Recorded information =
--

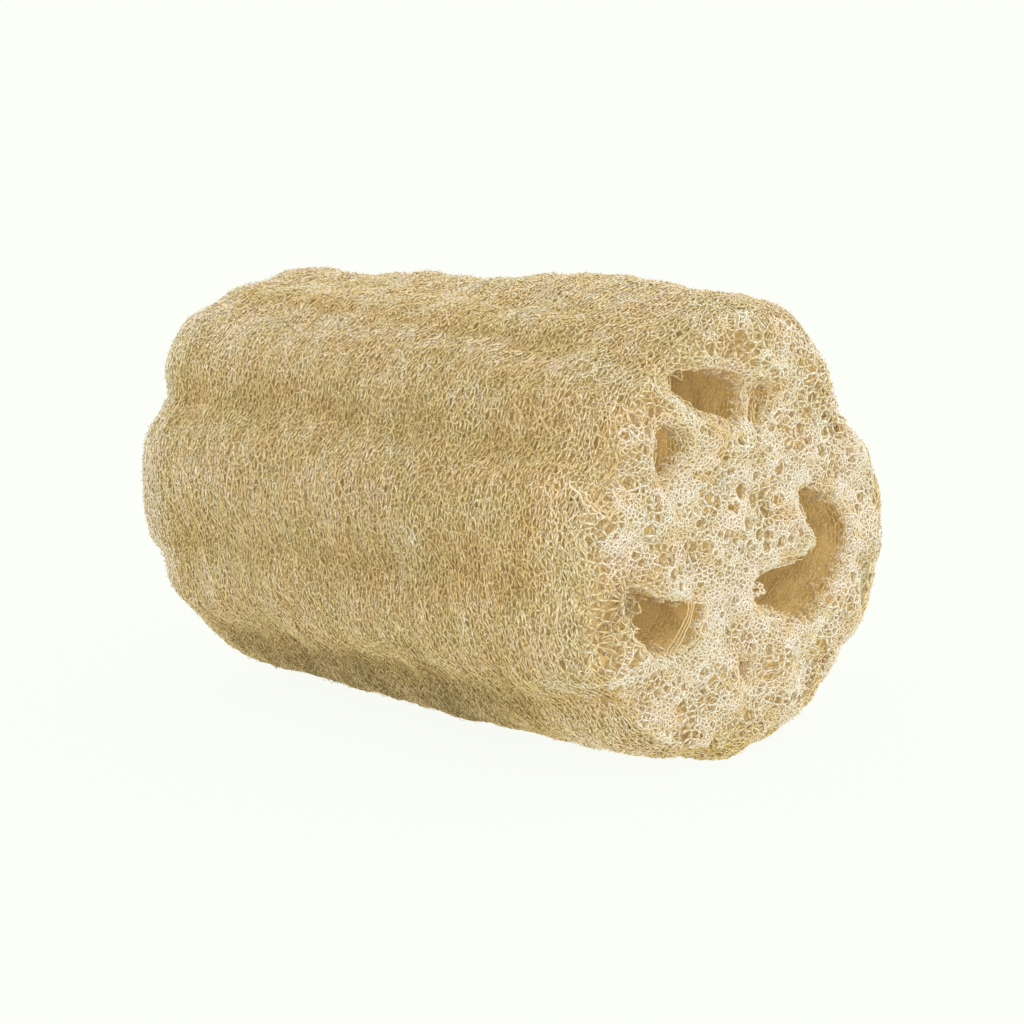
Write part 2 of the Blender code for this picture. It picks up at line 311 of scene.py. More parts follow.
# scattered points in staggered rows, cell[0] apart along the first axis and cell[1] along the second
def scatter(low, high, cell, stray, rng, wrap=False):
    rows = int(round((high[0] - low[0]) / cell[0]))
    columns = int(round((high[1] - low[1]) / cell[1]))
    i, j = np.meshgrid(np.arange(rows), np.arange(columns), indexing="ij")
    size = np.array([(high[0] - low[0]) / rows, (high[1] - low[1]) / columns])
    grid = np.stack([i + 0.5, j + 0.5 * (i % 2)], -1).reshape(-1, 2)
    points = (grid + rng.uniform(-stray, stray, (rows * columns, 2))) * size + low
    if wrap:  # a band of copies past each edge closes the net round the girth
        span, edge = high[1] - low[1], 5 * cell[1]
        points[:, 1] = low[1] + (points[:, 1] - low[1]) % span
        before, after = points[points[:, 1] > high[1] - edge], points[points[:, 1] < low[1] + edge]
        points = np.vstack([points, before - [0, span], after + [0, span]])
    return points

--

Prompt = Reproduce the data in full, exactly as presented.

The result =
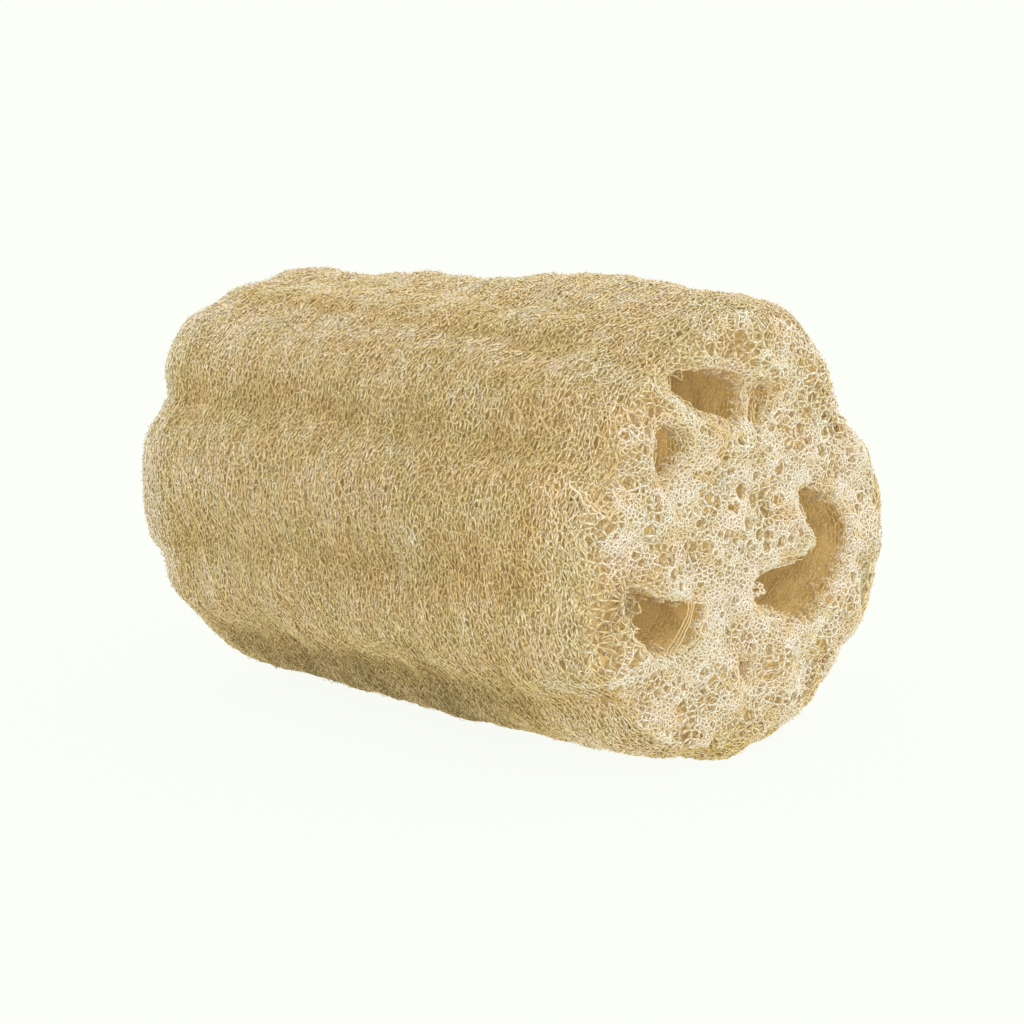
Write part 2 of the Blender code for this picture. It picks up at line 311 of scene.py. More parts follow.
# scattered points in staggered rows, cell[0] apart along the first axis and cell[1] along the second
def scatter(low, high, cell, stray, rng, wrap=False):
    rows = int(round((high[0] - low[0]) / cell[0]))
    columns = int(round((high[1] - low[1]) / cell[1]))
    i, j = np.meshgrid(np.arange(rows), np.arange(columns), indexing="ij")
    size = np.array([(high[0] - low[0]) / rows, (high[1] - low[1]) / columns])
    grid = np.stack([i + 0.5, j + 0.5 * (i % 2)], -1).reshape(-1, 2)
    points = (grid + rng.uniform(-stray, stray, (rows * columns, 2))) * size + low
    if wrap:  # a band of copies past each edge closes the net round the girth
        span, edge = high[1] - low[1], 5 * cell[1]
        points[:, 1] = low[1] + (points[:, 1] - low[1]) % span
        before, after = points[points[:, 1] > high[1] - edge], points[points[:, 1] < low[1] + edge]
        points = np.vstack([points, before - [0, span], after + [0, span]])
    return points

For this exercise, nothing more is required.